WHAT TO PRODUCE
Each line that holds the word "materials" is to be identified and copied.

DATA BLOCK
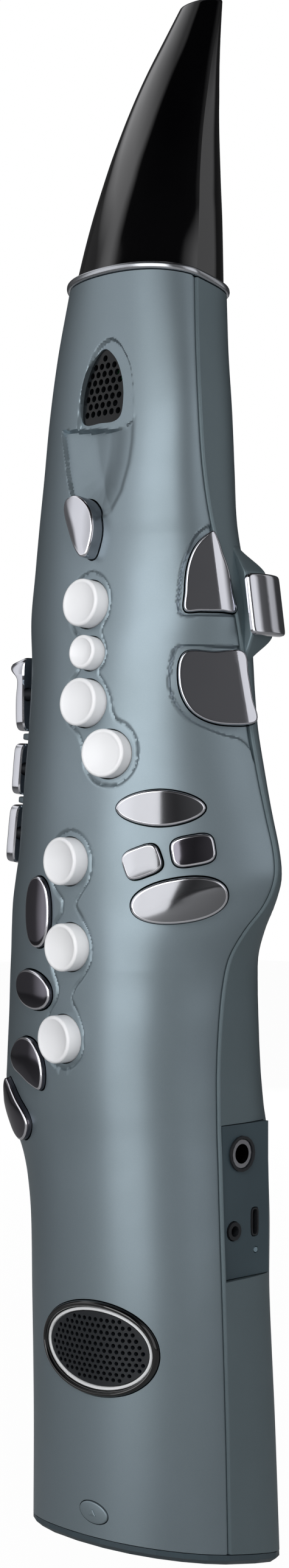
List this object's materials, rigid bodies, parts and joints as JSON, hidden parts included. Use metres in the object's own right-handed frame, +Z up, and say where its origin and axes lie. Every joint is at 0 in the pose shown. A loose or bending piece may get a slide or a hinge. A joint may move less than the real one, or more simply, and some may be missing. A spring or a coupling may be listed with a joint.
{
  "type": "digital wind controller",
  "caption": "Digital wind controller: a moulded two-part body with round, table, palm and side keys, a speaker, a socket panel and a lift-off mouthpiece cap.",
  "frame": {"origin": "centre of the strap ring's loop at the back of the body", "axes": "+Z up along the body to the mouthpiece, -Y out of the front where the round keys are, +X to the side of the palm keys and sockets"},
  "size_m": [0.1101, 0.0879, 0.5394],
  "materials": {
    "body shell": "satin metallic slate",
    "dark trim": "satin dark slate",
    "bright trim": "satin silver",
    "black plastic": "matt",
    "gloss black": "gloss",
    "circuit board": "green solder mask",
    "white key": "satin white",
    "chrome": "mirror chrome",
    "dark chrome": "smoked chrome",
    "lamp": "pale lens",
    "cell": "blue sleeve"
  },
  "bodies": {
    "body": {"front_shell": "body shell", "rear_shell": "body shell", "base_cap": "dark trim", "trim_ring": "bright trim", "top_collar": "black plastic", "mouthpiece": "black plastic", "breath_tube": "black plastic", "breath_sensor": "circuit board", "vent_grille": "black plastic", "speaker_bezel": "gloss black", "speaker_ring": "white key", "speaker_grille": "black plastic", "speaker_driver": "black plastic", "socket_panel": "dark trim", "output_socket": "chrome", "output_nut": "black plastic", "phones_socket": "black plastic", "usb_socket": "bright trim", "status_lamp": "lamp", "socket_board": "circuit board", "key_board": "circuit board", "service_cover": "dark trim", "battery_pack": "cell", "thumb_hook": "dark trim", "strap_ring": "bright trim", "thumb_rest": "black plastic", "case_screw_1": "bright trim", "case_screw_2": "bright trim", "case_screw_3": "bright trim", "case_screw_4": "bright trim", "case_screw_5": "bright trim", "case_screw_6": "bright trim"},
    "front_key": {"front_key": "chrome"},
    "table_key_1": {"table_key_1": "chrome"},
    "table_key_2": {"table_key_2": "chrome"},
    "table_key_3": {"table_key_3": "chrome"},
    "table_key_4": {"table_key_4": "chrome"},
    "low_key_1": {"low_key_1": "dark chrome"},
    "low_key_2": {"low_key_2": "dark chrome"},
    "low_key_3": {"low_key_3": "dark chrome"},
    "low_key_4": {"low_key_4": "dark chrome"},
    "white_key_1": {"white_key_1": "white key"},
    "white_key_2": {"white_key_2": "white key"},
    "white_key_3": {"white_key_3": "white key"},
    "white_key_4": {"white_key_4": "white key"},
    "white_key_5": {"white_key_5": "white key"},
    "white_key_6": {"white_key_6": "white key"},
    "white_key_7": {"white_key_7": "white key"},
    "palm_key_1": {"palm_key_1": "chrome"},
    "palm_key_3": {"palm_key_3": "chrome"},
    "palm_key_2": {"palm_key_2": "chrome"},
    "side_key_1": {"side_key_1": "chrome"},
    "side_key_2": {"side_key_2": "chrome"},
    "side_key_3": {"side_key_3": "chrome"},
    "low_button": {"low_button": "body shell"},
    "octave_key_up": {"octave_key_up": "chrome"},
    "octave_key_down": {"octave_key_down": "chrome"},
    "cap": {"mouthpiece_cap": "gloss black"}
  },
  "joints": [
    {"name": "front_key_press", "type": "slide", "parent": "body", "child": "front_key", "axis": [-0.0041, 0.9921, -0.1254], "range_m": [0, 0.0018], "stiffness_N_per_m": 250},
    {"name": "table_key_1_press", "type": "slide", "parent": "body", "child": "table_key_1", "axis": [-0.5925, 0.8054, -0.0184], "range_m": [0, 0.0018], "stiffness_N_per_m": 250},
    {"name": "table_key_2_press", "type": "slide", "parent": "body", "child": "table_key_2", "axis": [-0.5053, 0.8628, -0.0162], "range_m": [0, 0.0018], "stiffness_N_per_m": 250},
    {"name": "table_key_3_press", "type": "slide", "parent": "body", "child": "table_key_3", "axis": [-0.7147, 0.6992, -0.0189], "range_m": [0, 0.0018], "stiffness_N_per_m": 250},
    {"name": "table_key_4_press", "type": "slide", "parent": "body", "child": "table_key_4", "axis": [-0.6908, 0.7193, 0.073], "range_m": [0, 0.0018], "stiffness_N_per_m": 250},
    {"name": "low_key_1_press", "type": "slide", "parent": "body", "child": "low_key_1", "axis": [0.1577, 0.9875, -0.0048], "range_m": [0, 0.0018], "stiffness_N_per_m": 250},
    {"name": "low_key_2_press", "type": "slide", "parent": "body", "child": "low_key_2", "axis": [0.1855, 0.9826, -0.0044], "range_m": [0, 0.0018], "stiffness_N_per_m": 250},
    {"name": "low_key_3_press", "type": "slide", "parent": "body", "child": "low_key_3", "axis": [0.2115, 0.9774, 0.0066], "range_m": [0, 0.0018], "stiffness_N_per_m": 250},
    {"name": "low_key_4_press", "type": "slide", "parent": "body", "child": "low_key_4", "axis": [0.3899, 0.9138, 0.1136], "range_m": [0, 0.0018], "stiffness_N_per_m": 250},
    {"name": "white_key_1_press", "type": "slide", "parent": "body", "child": "white_key_1", "axis": [-0.0417, 0.9959, -0.0805], "range_m": [0, 0.0018], "stiffness_N_per_m": 250},
    {"name": "white_key_2_press", "type": "slide", "parent": "body", "child": "white_key_2", "axis": [-0.0829, 0.9934, -0.0792], "range_m": [0, 0.0018], "stiffness_N_per_m": 250},
    {"name": "white_key_3_press", "type": "slide", "parent": "body", "child": "white_key_3", "axis": [-0.0799, 0.9942, -0.0725], "range_m": [0, 0.0018], "stiffness_N_per_m": 250},
    {"name": "white_key_4_press", "type": "slide", "parent": "body", "child": "white_key_4", "axis": [-0.275, 0.9603, -0.0465], "range_m": [0, 0.0018], "stiffness_N_per_m": 250},
    {"name": "white_key_5_press", "type": "slide", "parent": "body", "child": "white_key_5", "axis": [0.008, 0.9997, -0.0221], "range_m": [0, 0.0018], "stiffness_N_per_m": 250},
    {"name": "white_key_6_press", "type": "slide", "parent": "body", "child": "white_key_6", "axis": [0.001, 1, 0], "range_m": [0, 0.0018], "stiffness_N_per_m": 250},
    {"name": "white_key_7_press", "type": "slide", "parent": "body", "child": "white_key_7", "axis": [0.027, 0.9996, 0.0072], "range_m": [0, 0.0018], "stiffness_N_per_m": 250},
    {"name": "palm_key_1_press", "type": "slide", "parent": "body", "child": "palm_key_1", "axis": [-0.7431, 0.6691, 0], "range_m": [0, 0.0018], "stiffness_N_per_m": 250},
    {"name": "palm_key_3_press", "type": "slide", "parent": "body", "child": "palm_key_3", "axis": [-0.7431, 0.6691, 0], "range_m": [0, 0.0018], "stiffness_N_per_m": 250},
    {"name": "palm_key_2_press", "type": "slide", "parent": "body", "child": "palm_key_2", "axis": [-0.9889, 0, -0.1483], "range_m": [0, 0.0018], "stiffness_N_per_m": 250},
    {"name": "side_key_1_press", "type": "slide", "parent": "body", "child": "side_key_1", "axis": [1, 0, -0.0068], "range_m": [0, 0.0018], "stiffness_N_per_m": 250},
    {"name": "side_key_2_press", "type": "slide", "parent": "body", "child": "side_key_2", "axis": [0.9937, 0, -0.1123], "range_m": [0, 0.0018], "stiffness_N_per_m": 250},
    {"name": "side_key_3_press", "type": "slide", "parent": "body", "child": "side_key_3", "axis": [0.9915, 0, -0.1299], "range_m": [0, 0.0018], "stiffness_N_per_m": 250},
    {"name": "low_button_press", "type": "slide", "parent": "body", "child": "low_button", "axis": [-0.1727, 0.985, 0.0012], "range_m": [0, 0.0008], "stiffness_N_per_m": 300},
    {"name": "octave_key_up_press", "type": "slide", "parent": "body", "child": "octave_key_up", "axis": [0, -0.9992, 0.0387], "range_m": [0, 0.0016], "stiffness_N_per_m": 250},
    {"name": "octave_key_down_press", "type": "slide", "parent": "body", "child": "octave_key_down", "axis": [0, -0.9999, 0.0166], "range_m": [0, 0.0016], "stiffness_N_per_m": 250},
    {"name": "cap_lift", "type": "slide", "parent": "body", "child": "cap", "axis": [0, 0.126, 0.992], "range_m": [0, 0.08]}
  ]
}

EXERCISE ANSWER
List this object's materials, rigid bodies, parts and joints as JSON, hidden parts included. Use metres in the object's own right-handed frame, +Z up, and say where its origin and axes lie. Every joint is at 0 in the pose shown. A loose or bending piece may get a slide or a hinge. A joint may move less than the real one, or more simply, and some may be missing. A spring or a coupling may be listed with a joint.
  "materials": {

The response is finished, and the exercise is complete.